Jordan Bowden is perhaps the first person you’re thinking of here, and that’s fair. At this time last year, nearly everything he shot looked like this:
He’s got good stats on the year – 8 of 21 from three – but he’s hit just 2 of his last 11. This against EKU was particularly tough to see rattle out:
I maintain that Bowden should keep shooting, and that Rick Barnes is right in calling him too tentative. Bowden’s usage rate being at 11.0% is astoundingly low and qualifies as “invisible” on KenPom. It certainly has felt that way, and his work on the defensive end hasn’t quite been on the same level it was last season (in particular, his work on pick-and-rolls). He needs a confidence boost badly.
Someone who never needs a confidence boost is Lamonte Turner, but he’s been absurdly frustrating:
Lost in the EKU outing was Turner’s turd of a performance.

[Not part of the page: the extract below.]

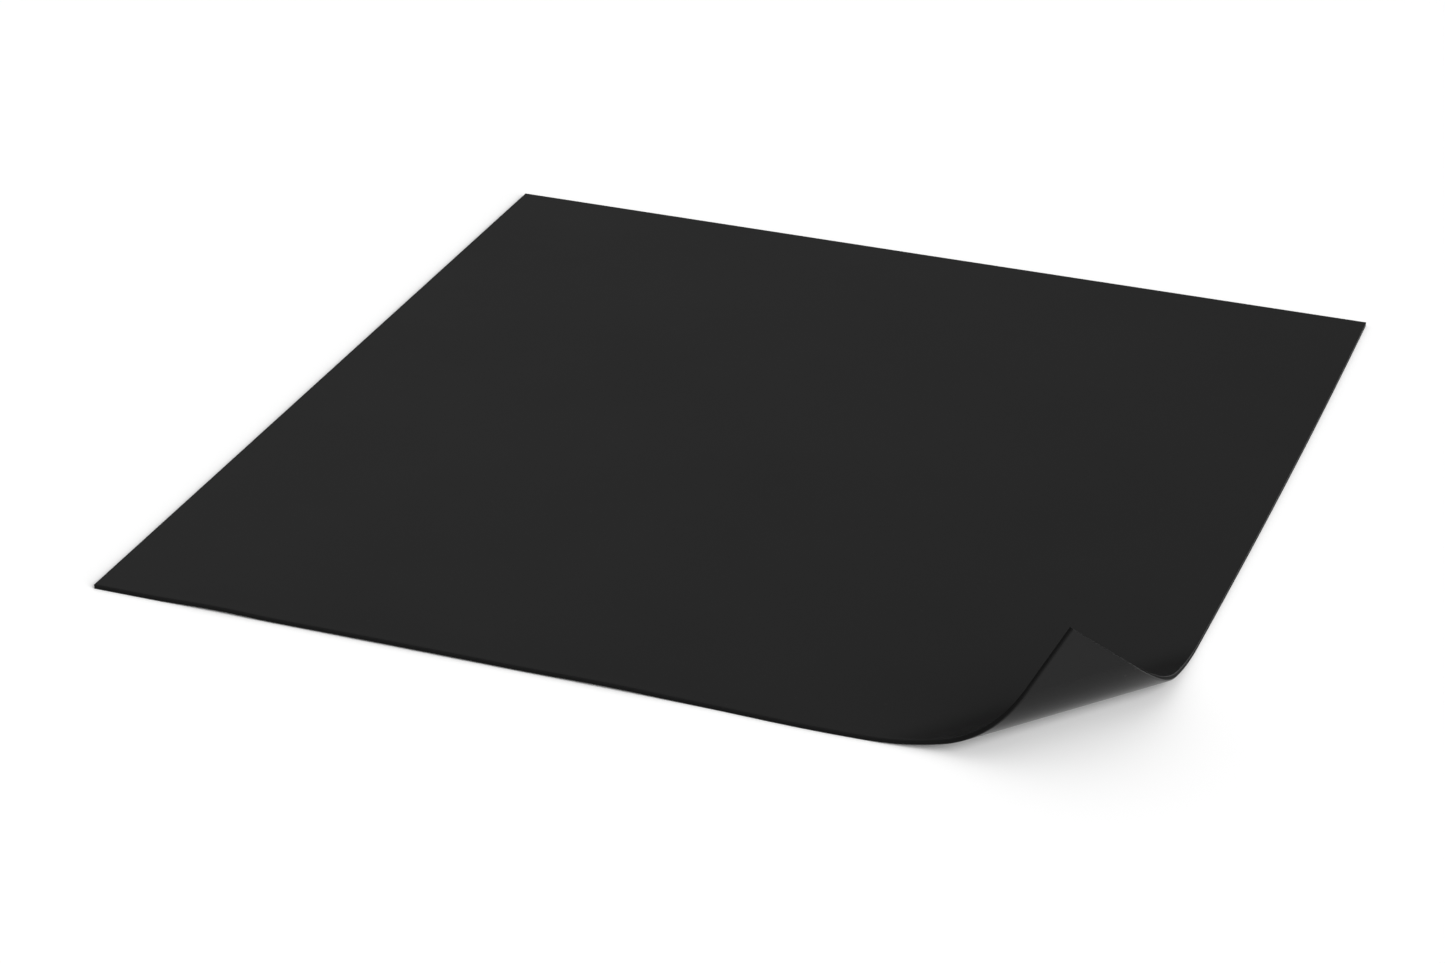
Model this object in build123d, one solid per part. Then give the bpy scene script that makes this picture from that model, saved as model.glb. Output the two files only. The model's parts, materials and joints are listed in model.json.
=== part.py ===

He shot 2 of 11 from the field, turned it over twice, and hit zero of his eight three-point attempts. A turnaround there would solve most of Tennessee’s issues, as would Jordan Bone hitting these shots (zero of six on Wednesday):
Tennessee’s Perimeter Defense versus Open Shots. Tennessee has a weird reverse-LOOGY split going on threes: opponents are hitting around 35% of their guarded threes but 26% of the unguarded ones. This should be the exact reverse, but to be safe, Tennessee’s guards should stick to shooters like glue.
Kyle Alexander/Grant Williams versus Tony Lewis. Two deceptively athletic big men versus a high-usage/low-efficiency deceptively athletic big man.
Tennessee’s Guards versus Themselves. If Jacob Fleschman is hitting as many threes as Bone, Bowden, and Turner on 17 fewer attempts, something needs to change.
Tennessee 81, Texas A&M-Corpus Christi 54.